Postwar post-structuralist theories emerged as a reactionary force against the structuralism of modern ideologies. But since the 1970s, post-structuralism has slowly broken away from the philosophical premise that initiated deconstruction in the first place: to develop a full decomposition of any assumed disciplinary fundamentals. Challenging fundamentals meant first recognizing disciplinary canons. Disciplinary canons, such as the modern free plan, in turn would be displaced by revolutionary attempts that would then institutionalize new canons, affecting the core of the discipline and the evolution of its cultural history. But rather than focusing on syntactical organizational problems while investigating alternative displacements of these fundamentals, post-structuralist tendencies lately have been hiding or attempting to ignore deep conceptual structures in favor of superficial perceptual structures. Thus what is at stake is not to favor underlying relational logics against the perceptual, but to articulate and critique different levels of information. In this regards, the studio critically related structure to bodily affection.
Design II studio searched for strategies to redefine post-structuralism as a continuity of structuralism, studying alternative critiques between typology and topology. These strategies were studied first through typological conceptual classification, a question identified with types and typology; and second through topology considered in terms of relative differentiation. These concepts are introduced by understanding topology as a displacement of categorical signification. Topology as relative displacement was then understood as a critique of the predetermination inscribed in the classification of order.

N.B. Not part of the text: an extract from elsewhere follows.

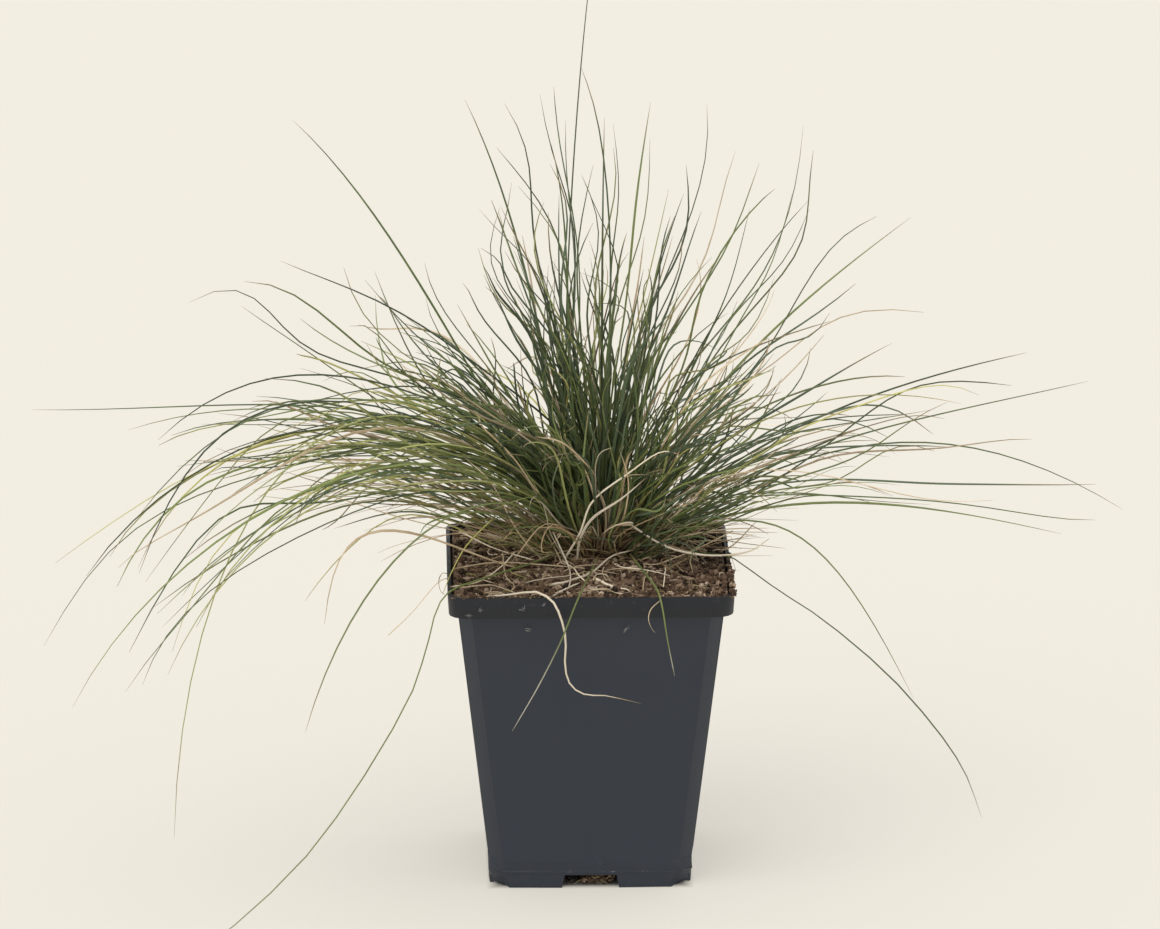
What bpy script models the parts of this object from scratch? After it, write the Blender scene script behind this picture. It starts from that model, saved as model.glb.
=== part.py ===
"""Potted clump of fine-leaved fescue grass in a square nursery pot.

The clump is built as it would come apart on a bench: the moulded pot, the block of soil, the woody
crown, the tufts of shoots that grow from it, the long single leaves that stand out of the tufts,
and the dead leaves that lie on the soil or hang over the rim. The origin is the middle of the pot's
foot, +Z is up and +X runs along the pot's face to the right.
"""

from __future__ import annotations

from dataclasses import dataclass
from math import cos, exp, pi, radians, sin

import bmesh
import bpy
from mathutils import Matrix, Vector

MM = 0.001
GAP = 0.3                      # clearance kept between touching pieces, in mm

# The pot: a standard 9 x 9 x 10 cm square nursery pot, all in mm.
POT_HEIGHT = 99.0
RIM_WIDTH = 90.0
RIM_LOW_WIDTH = 89.2
RIM_BAND = 6.6
SHOULDER_WIDTH = 83.2
FOOT_WIDTH = 64.8
FOOT_BAND = 9.0
ANKLE_WIDTH = 64.3
WALL = 1.1
RIM_CORNER = 6.0
CORNER_CHAMFER = 5.8
FLOOR_UNDERSIDE = 4.6
FLOOR_THICKNESS = 1.3
BEAD_HEIGHT = 5.2
BEAD_PROUD = 0.2
NOTCH_WIDTH = 16.6
NOTCH_HEIGHT = 4.2
NOTCH_SPLAY = 1.0
DRAIN_HOLE = 9.0
DRAIN_OFFSET = 20.0
RIB_WIDTH = 0.9
RIB_PROUD = 0.15

# The soil fills the pot to a few mm under the rim and rises to a flat seat under the crown.
SOIL_LEVEL = 95.0
SEAT_RISE = 5.0
SEAT_RADIUS = 18.0
MOUND_SPREAD = 20.0
SOIL_CELLS = 16

# The crown is a low dome, a little behind and to the right of the pot's middle.
CROWN_X = 4.0
CROWN_Y = 10.0
CROWN_RADIUS = 17.0
CROWN_CENTRE_HEIGHT = 92.0

# Shoots and leaves.
TUFT_BASE = 2.3
TUFT_SWELL = 2.6
TUFT_TIP = 0.35
TUFT_POINTS = 10
LEAF_BASE = 0.42
LEAF_TIP = 0.14
LEAF_POINTS = 12
ROUTE_POINTS = 14
STRAW_RADIUS = 0.42
STRAW_TIP = 0.2
STRAW_POINTS = 9

LEAF_GREEN = (0.045, 0.095, 0.040)
TUFT_GREEN = (0.035, 0.080, 0.038)
STRAW_TAN = (0.46, 0.36, 0.21)
POT_SLATE = (0.047, 0.049, 0.055)
SOIL_BROWN = (0.085, 0.055, 0.033)
CROWN_TAN = (0.16, 0.12, 0.06)


@dataclass(frozen=True)
class Arc:
    """A shoot or leaf that leaves the crown square to its surface and bends in one upright plane.

    azimuth is its bearing and launch its slope where it starts. reach is how far its tip is from
    the crown's axis and height how far above the floor, with the slope it ends at. spring is how
    far it holds each slope, as a share of its span. Angles are in degrees and lengths in mm.
    """

    name: str
    azimuth: float
    launch: float
    reach: float
    height: float
    end_slope: float
    spring: float = 0.36


@dataclass(frozen=True)
class Straw:
    """A dead leaf that lies along a route of points (x, y, height above the floor) in mm."""

    name: str
    route: tuple[tuple[float, float, float], ...]
    radius: float = STRAW_RADIUS
    tip: float = STRAW_TIP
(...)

But the relative was also re-qualified, giving a new direction to its role, by understanding it not as a means in itself but as a way to overcome predetermination and as a critique of the point of departure, establishing then the beginning of a new order.
The generic nine square diagram constitutes an axis of reference across architectural history based on a structuralist idea of stability. This spatial organization, according to Wittkower, was identified by Palladio to compose his villas. The nine square organization is also particular in the history of The School of Architecture of The Cooper Union. Colin Rowe, Wittkower’s student, traces a similar diagram between Palladio’s Villa Malcontenta and Le Corbusier’s Villa Stein. Terragni’s underlying spatial organization based on Palladian strategies, as well as John Hejduk’s Texas Houses and Peter Eisenman’s House series, complete an axis of reference for such a structuralist plateau.

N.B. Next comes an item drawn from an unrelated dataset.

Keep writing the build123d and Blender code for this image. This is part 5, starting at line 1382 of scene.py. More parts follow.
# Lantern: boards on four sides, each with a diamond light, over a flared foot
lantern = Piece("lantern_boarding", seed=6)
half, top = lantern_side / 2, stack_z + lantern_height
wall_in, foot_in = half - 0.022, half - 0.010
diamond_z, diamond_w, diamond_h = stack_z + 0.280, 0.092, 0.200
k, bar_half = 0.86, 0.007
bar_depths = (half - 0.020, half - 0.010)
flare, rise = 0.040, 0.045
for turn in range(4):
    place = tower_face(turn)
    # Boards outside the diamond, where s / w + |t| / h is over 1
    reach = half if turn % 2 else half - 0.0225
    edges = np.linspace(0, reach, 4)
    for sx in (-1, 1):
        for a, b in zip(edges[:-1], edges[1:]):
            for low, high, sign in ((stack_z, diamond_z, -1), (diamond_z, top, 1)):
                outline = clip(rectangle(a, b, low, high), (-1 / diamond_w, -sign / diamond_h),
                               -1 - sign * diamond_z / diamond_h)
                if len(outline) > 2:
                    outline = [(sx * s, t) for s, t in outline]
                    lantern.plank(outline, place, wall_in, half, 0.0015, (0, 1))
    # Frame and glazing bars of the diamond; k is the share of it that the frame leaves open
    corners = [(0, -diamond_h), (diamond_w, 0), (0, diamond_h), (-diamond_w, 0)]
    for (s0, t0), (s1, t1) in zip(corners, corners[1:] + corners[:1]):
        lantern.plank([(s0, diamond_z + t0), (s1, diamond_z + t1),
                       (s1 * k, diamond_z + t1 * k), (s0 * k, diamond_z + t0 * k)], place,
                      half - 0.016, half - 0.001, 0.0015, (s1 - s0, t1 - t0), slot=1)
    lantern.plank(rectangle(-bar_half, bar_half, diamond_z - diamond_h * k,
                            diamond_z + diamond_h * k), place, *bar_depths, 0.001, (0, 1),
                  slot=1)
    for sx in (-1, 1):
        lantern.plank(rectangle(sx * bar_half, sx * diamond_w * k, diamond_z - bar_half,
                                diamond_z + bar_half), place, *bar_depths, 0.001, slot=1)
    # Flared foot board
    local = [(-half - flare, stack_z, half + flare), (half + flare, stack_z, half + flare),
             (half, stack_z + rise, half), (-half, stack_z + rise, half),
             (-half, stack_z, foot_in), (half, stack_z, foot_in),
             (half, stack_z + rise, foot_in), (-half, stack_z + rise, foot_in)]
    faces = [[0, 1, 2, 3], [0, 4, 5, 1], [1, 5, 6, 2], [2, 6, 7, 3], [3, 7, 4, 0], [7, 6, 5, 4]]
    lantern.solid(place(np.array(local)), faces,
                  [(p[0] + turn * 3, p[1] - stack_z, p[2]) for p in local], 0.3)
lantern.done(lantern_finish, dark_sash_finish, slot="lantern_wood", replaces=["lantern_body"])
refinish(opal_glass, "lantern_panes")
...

Design II students were asked to define vectorially a nine square grid, which worked as an underlying system to activate several house typologies. Students studied centralized versus layered organization, courtyard types, field-object and object-frame relationships and other conditions that qualified generic domestic types. These generic typologies were then critiqued through parametric and topological relative displacements aiming to create novel typologies but also redefining the departing nine square grid, surpassing its pre-determination.
Contemporary architectural tendencies largely base their idea of differentiation on the displacement of the latest computer-based algorithm. In this sense, a new structuralism emerged induced by computation, marking an end to post-structuralism. As a reaction to these tendencies, students studied the constitution of form through the development of the source codes themselves and the systems that striate them. These systems were displaced and their origin structures reconsidered through the implementation of different definitions of topology. This constituted the basis for a structuring of form that considers the relevance of processes and relationships in systems that ultimately constitute the basis of some problems in computation.
Design II studio developed an “un-house” for a split couple with family. This hybrid typology presents cultural and sociological premises to be analyzed, studied and critiqued. A general group-site model and its emerging adjoining conditions challenged preliminary site decisions.